Data extracted from a collection
───
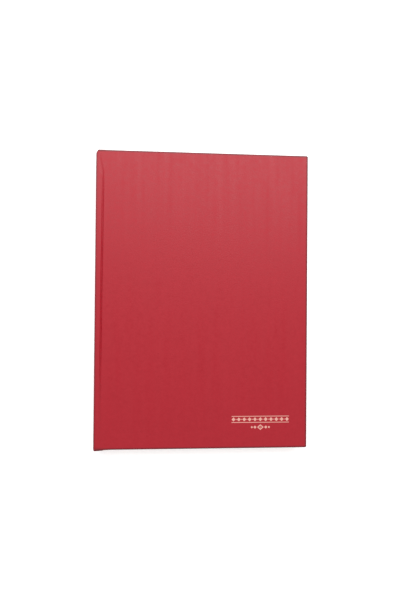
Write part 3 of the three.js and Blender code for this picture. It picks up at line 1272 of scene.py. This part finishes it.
@dataclass
class CoverBoard:
    """The grey board of one cover, its edges and corners eased so that the cloth lies close."""

    side: Side
    finish: Material
    ease: float = 1.05 * MM
    steps: int = 4

    def place(self) -> Object:
        """Builds the board and hangs it on its cover.

        Returns:
            The piece.
        """
        node = f"{self.side.value}_cover_board"
        low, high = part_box(node)
        draft = MeshDraft()
        levels = []
        for z in (low.z, high.z):
            levels.append([draft.point(Vector((x, y, z))) for x, y in rectangle(low, high)])
            draft.face(levels[-1])
        draft.bridge(*levels, closed=True)
        piece = draft.piece(f"{self.side.value}_grey_board", [self.finish])
        eased = piece.modifiers.new("eased_edges", "BEVEL")
        eased.width = self.ease
        eased.segments = self.steps
        apply_modifiers(piece)
        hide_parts(node)
        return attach(piece, self.side.cover)


@dataclass
class Endpaper:
    """One folded endpaper: a half pasted down inside the cover and a free half, the flyleaf."""

    book: Book
    side: Side
    paper: Material
    edge: Material
    thickness: float = 0.18 * MM
    slope: float = 1.5 * MM  # from the turned-in cloth down to the board
    gutter: float = 20 * MM  # how much of the flyleaf next to the spine has close points for bending; it lies flat
    fold_gap: float = 0.4 * MM  # from the leaves' folds to the pasted half
    joint_steps: int = 18
    slope_steps: int = 5
    level_steps: int = 12
    bend_steps: int = 28
    flat_steps: int = 6

    def place(self) -> list[Object]:
        """Builds both halves; neither is hung on a body."""
        return [self.pastedown(), self.flyleaf()]

    def hinge(self) -> Vector:
        """The line that this side of the book turns on, at the middle of its height."""
        return Vector((self.book.fold_x, 0, self.book.height(self.side, 0)))

    def well(self) -> tuple[float, float, float, float]:
        """Where the paper lies on the board, between the gauze and the turned-in cloth.

        Returns:
            The lowest and highest x, half the height, and how far it sinks there.
        """
        side, turn_in = self.side.value, CaseCloth.turn_in
        outer = self.book.depth_span(self.side, f"{side}_pastedown")[0]
        inner = self.book.depth_span(self.side, f"{side}_cover_cloth")[1]
        low_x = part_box(f"{side}_mull_flange")[1].x + self.slope
        high_x = self.book.fore_x - turn_in - self.slope
        half = self.book.cover_half - turn_in - self.slope
        return low_x, high_x, half, inner - outer

    def pastedown(self) -> Object:
        """Makes the half that is pasted to the board, with the fold beside the leaves.

        Returns:
            The piece.
        """
        book, node = self.book, f"{self.side.value}_pastedown"
        level = book.depth_span(self.side, node)[1] - self.thickness / 2
        low_x, high_x, half, sink = self.well()

        def depth(x: float, y: float) -> float:
            """How deep the middle of the paper lies."""
            inside = min(x - low_x, high_x - x, half - abs(y))
            return level - sink * smoothstep(inside / self.slope)

        joint = spaced(book.fold_x + self.fold_gap, book.board_x, self.joint_steps)
        xs = [*joint, *self.stations(low_x, high_x), book.page_x]
        ys = [-book.page_half, *self.stations(-half, half), book.page_half]
        draft = MeshDraft()
        layers = []
        for shift in (-self.thickness / 2, self.thickness / 2):
            layer = []
            for x in xs:
                places = [Vector((x, y, book.height(self.side, depth(x, y) + shift))) for y in ys]
                layer.append([draft.point(p, (p.x - book.fold_x, p.y)) for p in places])
            draft.loft(layer)
            layers.append(layer)
        outer, inside = layers
        for row in (0, -1):
            draft.bridge([line[row] for line in outer], [line[row] for line in inside], 1)
            draft.bridge(outer[row], inside[row], 1)
        piece = draft.piece(f"{node}_paper", [self.paper, self.edge], crease=CREASE)
        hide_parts(node)
        hinge = self.hinge()
        bend_with_cover(piece, self.side, hinge, hinge + Vector((book.board_x - book.fold_x, 0, 0)))
        return piece

    def stations(self, low: float, high: float) -> list[float]:
        """Where the pasted paper needs points in its well, close together on the slopes.

        Args:
            low: where the well starts.
            high: where it ends.

        Returns:
            The places in rising order.
        """
        down = spaced(low, low + self.slope, self.slope_steps)
        up = spaced(high - self.slope, high, self.slope_steps)
        level = spaced(down[-1], up[0], self.level_steps)[1:-1]
        return [*down, *level, *up]

    def flyleaf(self) -> Object:
        """Makes the free half.

        Returns:
            The piece, lying flat.
        """
        book = self.book
        node = f"{self.side.value}_flyleaf"
        outer, inner = book.depth_span(self.side, node)
        z = book.height(self.side, (outer + inner) / 2)
        bent = book.fold_x + self.gutter
        bending = spaced(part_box(node)[0].x, bent, self.bend_steps)
        xs = [*bending, *spaced(bent, book.page_x, self.flat_steps)[1:]]
        unrolled = [x - book.fold_x for x in xs]
        draft = MeshDraft()
        add_ribbon(draft, [(x, z) for x in xs], unrolled, self.thickness, book.page_half)
        piece = draft.piece(f"{node}_paper", [self.paper, self.edge], crease=CREASE)
        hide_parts(node)
        hinge = self.hinge()
        self.side.flyleaf
        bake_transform(piece)
        return piece


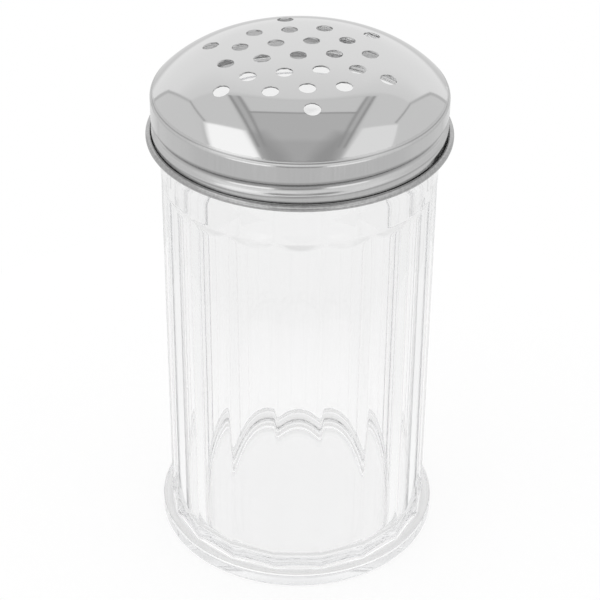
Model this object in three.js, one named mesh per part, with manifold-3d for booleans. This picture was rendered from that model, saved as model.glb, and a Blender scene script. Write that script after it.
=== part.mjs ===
// A restaurant spice shaker: a clear glass jar with upright panels, and a perforated metal screw cap.
// Millimetres, +Z up. The origin is the centre of the ring that the jar stands on, and -Y is the front.
import * as THREE from "three";
import { mergeVertices } from "three/addons/utils/BufferGeometryUtils.js";
import Module from "manifold-3d";

const wasm = await Module();
wasm.setup();

// The cap, drawn from sheet: a shallow dome, a rounded knee, a tight corner and an upright band.
const overallHeight = 138.8;
const capDepth = 21.15;
const sheet = 0.45;
const bandRadius = 36.7;
const domeRadius = 153.2;
const kneeRadius = 27.2;
const kneeSlope = 47.25;
const cornerRadius = 1.5;

// The curl that stiffens the cap's rim: rolled outwards and up, and left open beside the band.
const curlRadius = 0.925;
const curlTurn = 270;

// The groove rolled into the band. It stands out inside as the cap's thread.
const pitch = 4.23;
const grooveRise = 4.95;
const grooveDepth = 0.75;
const grooveWidth = 3.2;
const grooveFloor = 1.1;
const beadSpread = 0.15;
const grooveStart = -396;
const grooveEnd = 12;

// The holes: a six-sided field of rings, with a single hole off the middle of each side.
const holeRadius = 2.1;
const holePitch = 8.81;
const holeRings = 2;
const fieldSides = 6;
const outerHoleReach = 23.23;
const fieldTurn = 8.4;
const fieldShiftX = -0.5;
const fieldShiftY = -1.2;

// The jar's walls and floor. Its bore follows from the neck.
const neckWall = 2.7;
const bodyWall = 3.5;
const floorThickness = 3.5;
const floorFillet = 4.2;
const shoulderFillet = 0.9;

// The upright panels round the body. Each is a little hollow, and they meet in ridges.
const panelCount = 18;
const panelDip = 0.85;
const plainBand = 10.6;
const runOutHeight = 4.25;

// The foot that stands out below the panels, and the hollow under it.
const footLip = 2.5;
const footHeight = 4.1;
const footEdge = 1.2;
const footTopEdge = 0.8;
const coveRadius = 3.2;
const standWidth = 5.8;
const recessDepth = 1.1;
const recessFlare = 1.6;

// The thread on the jar's neck.
const threadDepth = 2.05;
const threadCrestWidth = 0.9;
const threadFlankShare = 0.58;
const threadStart = -150;
const threadEnd = 90;

// Clearances and tolerances, shared.
const seatGap = 0.3;
const skim = 0.08;
const overrun = 1;
const weld = 0.0001;

// How finely round shapes are cut, and how threads run out at their ends.
const jarSides = panelCount * 4;
const capSides = 60;
const holeSides = 16;
const fadeAngle = 18;
const sunkShare = 0.05;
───
▸ WHAT IS ASKED: All of the data must be returned exactly.

▸ ANSWER:
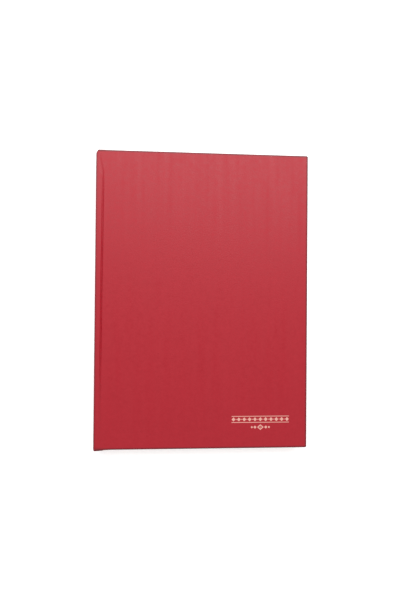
Write part 3 of the three.js and Blender code for this picture. It picks up at line 1272 of scene.py. This part finishes it.
@dataclass
class CoverBoard:
    """The grey board of one cover, its edges and corners eased so that the cloth lies close."""

    side: Side
    finish: Material
    ease: float = 1.05 * MM
    steps: int = 4

    def place(self) -> Object:
        """Builds the board and hangs it on its cover.

        Returns:
            The piece.
        """
        node = f"{self.side.value}_cover_board"
        low, high = part_box(node)
        draft = MeshDraft()
        levels = []
        for z in (low.z, high.z):
            levels.append([draft.point(Vector((x, y, z))) for x, y in rectangle(low, high)])
            draft.face(levels[-1])
        draft.bridge(*levels, closed=True)
        piece = draft.piece(f"{self.side.value}_grey_board", [self.finish])
        eased = piece.modifiers.new("eased_edges", "BEVEL")
        eased.width = self.ease
        eased.segments = self.steps
        apply_modifiers(piece)
        hide_parts(node)
        return attach(piece, self.side.cover)


@dataclass
class Endpaper:
    """One folded endpaper: a half pasted down inside the cover and a free half, the flyleaf."""

    book: Book
    side: Side
    paper: Material
    edge: Material
    thickness: float = 0.18 * MM
    slope: float = 1.5 * MM  # from the turned-in cloth down to the board
    gutter: float = 20 * MM  # how much of the flyleaf next to the spine has close points for bending; it lies flat
    fold_gap: float = 0.4 * MM  # from the leaves' folds to the pasted half
    joint_steps: int = 18
    slope_steps: int = 5
    level_steps: int = 12
    bend_steps: int = 28
    flat_steps: int = 6

    def place(self) -> list[Object]:
        """Builds both halves; neither is hung on a body."""
        return [self.pastedown(), self.flyleaf()]

    def hinge(self) -> Vector:
        """The line that this side of the book turns on, at the middle of its height."""
        return Vector((self.book.fold_x, 0, self.book.height(self.side, 0)))

    def well(self) -> tuple[float, float, float, float]:
        """Where the paper lies on the board, between the gauze and the turned-in cloth.

        Returns:
            The lowest and highest x, half the height, and how far it sinks there.
        """
        side, turn_in = self.side.value, CaseCloth.turn_in
        outer = self.book.depth_span(self.side, f"{side}_pastedown")[0]
        inner = self.book.depth_span(self.side, f"{side}_cover_cloth")[1]
        low_x = part_box(f"{side}_mull_flange")[1].x + self.slope
        high_x = self.book.fore_x - turn_in - self.slope
        half = self.book.cover_half - turn_in - self.slope
        return low_x, high_x, half, inner - outer

    def pastedown(self) -> Object:
        """Makes the half that is pasted to the board, with the fold beside the leaves.

        Returns:
            The piece.
        """
        book, node = self.book, f"{self.side.value}_pastedown"
        level = book.depth_span(self.side, node)[1] - self.thickness / 2
        low_x, high_x, half, sink = self.well()

        def depth(x: float, y: float) -> float:
            """How deep the middle of the paper lies."""
            inside = min(x - low_x, high_x - x, half - abs(y))
            return level - sink * smoothstep(inside / self.slope)

        joint = spaced(book.fold_x + self.fold_gap, book.board_x, self.joint_steps)
        xs = [*joint, *self.stations(low_x, high_x), book.page_x]
        ys = [-book.page_half, *self.stations(-half, half), book.page_half]
        draft = MeshDraft()
        layers = []
        for shift in (-self.thickness / 2, self.thickness / 2):
            layer = []
            for x in xs:
                places = [Vector((x, y, book.height(self.side, depth(x, y) + shift))) for y in ys]
                layer.append([draft.point(p, (p.x - book.fold_x, p.y)) for p in places])
            draft.loft(layer)
            layers.append(layer)
        outer, inside = layers
        for row in (0, -1):
            draft.bridge([line[row] for line in outer], [line[row] for line in inside], 1)
            draft.bridge(outer[row], inside[row], 1)
        piece = draft.piece(f"{node}_paper", [self.paper, self.edge], crease=CREASE)
        hide_parts(node)
        hinge = self.hinge()
        bend_with_cover(piece, self.side, hinge, hinge + Vector((book.board_x - book.fold_x, 0, 0)))
        return piece

    def stations(self, low: float, high: float) -> list[float]:
        """Where the pasted paper needs points in its well, close together on the slopes.

        Args:
            low: where the well starts.
            high: where it ends.

        Returns:
            The places in rising order.
        """
        down = spaced(low, low + self.slope, self.slope_steps)
        up = spaced(high - self.slope, high, self.slope_steps)
        level = spaced(down[-1], up[0], self.level_steps)[1:-1]
        return [*down, *level, *up]

    def flyleaf(self) -> Object:
        """Makes the free half.

        Returns:
            The piece, lying flat.
        """
        book = self.book
        node = f"{self.side.value}_flyleaf"
        outer, inner = book.depth_span(self.side, node)
        z = book.height(self.side, (outer + inner) / 2)
        bent = book.fold_x + self.gutter
        bending = spaced(part_box(node)[0].x, bent, self.bend_steps)
        xs = [*bending, *spaced(bent, book.page_x, self.flat_steps)[1:]]
        unrolled = [x - book.fold_x for x in xs]
        draft = MeshDraft()
        add_ribbon(draft, [(x, z) for x in xs], unrolled, self.thickness, book.page_half)
        piece = draft.piece(f"{node}_paper", [self.paper, self.edge], crease=CREASE)
        hide_parts(node)
        hinge = self.hinge()
        self.side.flyleaf
        bake_transform(piece)
        return piece


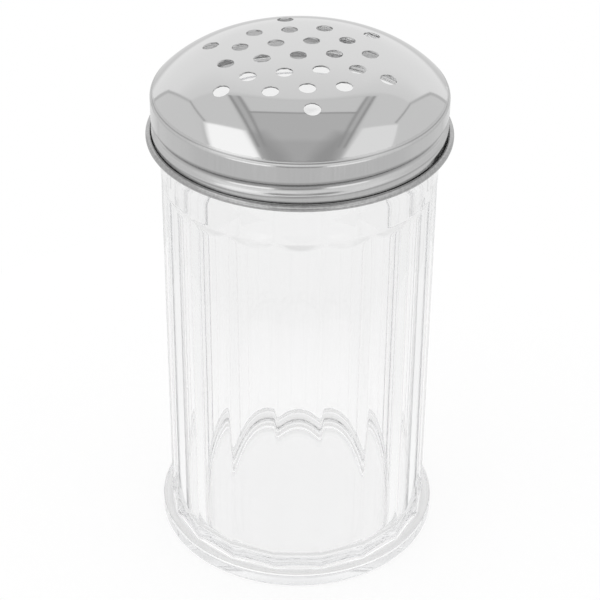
Model this object in three.js, one named mesh per part, with manifold-3d for booleans. This picture was rendered from that model, saved as model.glb, and a Blender scene script. Write that script after it.
=== part.mjs ===
// A restaurant spice shaker: a clear glass jar with upright panels, and a perforated metal screw cap.
// Millimetres, +Z up. The origin is the centre of the ring that the jar stands on, and -Y is the front.
import * as THREE from "three";
import { mergeVertices } from "three/addons/utils/BufferGeometryUtils.js";
import Module from "manifold-3d";

const wasm = await Module();
wasm.setup();

// The cap, drawn from sheet: a shallow dome, a rounded knee, a tight corner and an upright band.
const overallHeight = 138.8;
const capDepth = 21.15;
const sheet = 0.45;
const bandRadius = 36.7;
const domeRadius = 153.2;
const kneeRadius = 27.2;
const kneeSlope = 47.25;
const cornerRadius = 1.5;

// The curl that stiffens the cap's rim: rolled outwards and up, and left open beside the band.
const curlRadius = 0.925;
const curlTurn = 270;

// The groove rolled into the band. It stands out inside as the cap's thread.
const pitch = 4.23;
const grooveRise = 4.95;
const grooveDepth = 0.75;
const grooveWidth = 3.2;
const grooveFloor = 1.1;
const beadSpread = 0.15;
const grooveStart = -396;
const grooveEnd = 12;

// The holes: a six-sided field of rings, with a single hole off the middle of each side.
const holeRadius = 2.1;
const holePitch = 8.81;
const holeRings = 2;
const fieldSides = 6;
const outerHoleReach = 23.23;
const fieldTurn = 8.4;
const fieldShiftX = -0.5;
const fieldShiftY = -1.2;

// The jar's walls and floor. Its bore follows from the neck.
const neckWall = 2.7;
const bodyWall = 3.5;
const floorThickness = 3.5;
const floorFillet = 4.2;
const shoulderFillet = 0.9;

// The upright panels round the body. Each is a little hollow, and they meet in ridges.
const panelCount = 18;
const panelDip = 0.85;
const plainBand = 10.6;
const runOutHeight = 4.25;

// The foot that stands out below the panels, and the hollow under it.
const footLip = 2.5;
const footHeight = 4.1;
const footEdge = 1.2;
const footTopEdge = 0.8;
const coveRadius = 3.2;
const standWidth = 5.8;
const recessDepth = 1.1;
const recessFlare = 1.6;

// The thread on the jar's neck.
const threadDepth = 2.05;
const threadCrestWidth = 0.9;
const threadFlankShare = 0.58;
const threadStart = -150;
const threadEnd = 90;

// Clearances and tolerances, shared.
const seatGap = 0.3;
const skim = 0.08;
const overrun = 1;
const weld = 0.0001;

// How finely round shapes are cut, and how threads run out at their ends.
const jarSides = panelCount * 4;
const capSides = 60;
const holeSides = 16;
const fadeAngle = 18;
const sunkShare = 0.05;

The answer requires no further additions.